K: When the number in the tens place is multiple of four, it will be followed by a zero. The next multiple of 8 after that will be the same multiple of four followed by an 8.

Example: 40, 48…80, 88…120, 128.

Divisibility by 9

A: The 9s are a part of every other table in some way
9x3 is just 3x9 so if you know the 3s table you'll know part of the 9s
And you could always work backwards for the big ones
9x10 is 90, is minus 9 from 90 and u get 81, that’s 9x9
Minus 9 from 81 and u get 72
There’s a pattern for the whole thing
18, 27, 36.... The 2nd digit is always one less
And the 1st digit is always 1 more
It’s a very easy pattern
just count 1,2,3,4,5,6,7,8,9.... Then count 9-1, so 8,7,6,5,4,3,2,1,0 and match them up.

M: I believe that if digits in N add up to a multiple of 9, then N is divisible by 9. On the multiplication table that goes up to 20, each number in the 9's column adds up to 9, except for 99 which adds up to 18.

Divisibility by 3

M: In class, Z and I worked on the 3's. We found some patterns and made a conjecture

-Each number goes up by 3

-Every tenth number ends in zero (therefore each tenth number is a multiple of 10)

-The one's place digit go in a pattern on 3,6,9,2,5,8,1,4,7,0 and then begin again.

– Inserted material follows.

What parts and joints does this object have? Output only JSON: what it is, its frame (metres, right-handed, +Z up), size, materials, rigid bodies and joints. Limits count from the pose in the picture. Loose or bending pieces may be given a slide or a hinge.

-If digits in N add up to a multiple of 3, than N is divisible by 3

Divisibility by 6

M: When looking at the 6's to see if the conjecture [for divisibility by 3] would work there as well, I noticed that all of the digits of N in the 6 column add up to multiples of 3 as well. Therefore, I thought that maybe when N adds up to a multiple of 3 it could be divisible by six as well, however, that is not the case because I found a counter example. The digits in 15 add up to 6, which is a multiple of 3 and 6, however, 15 is not divisble by 6.

Divisibility by 12

Divisibility by 11

K: Until 11x10, the answer to 11xn will be nn.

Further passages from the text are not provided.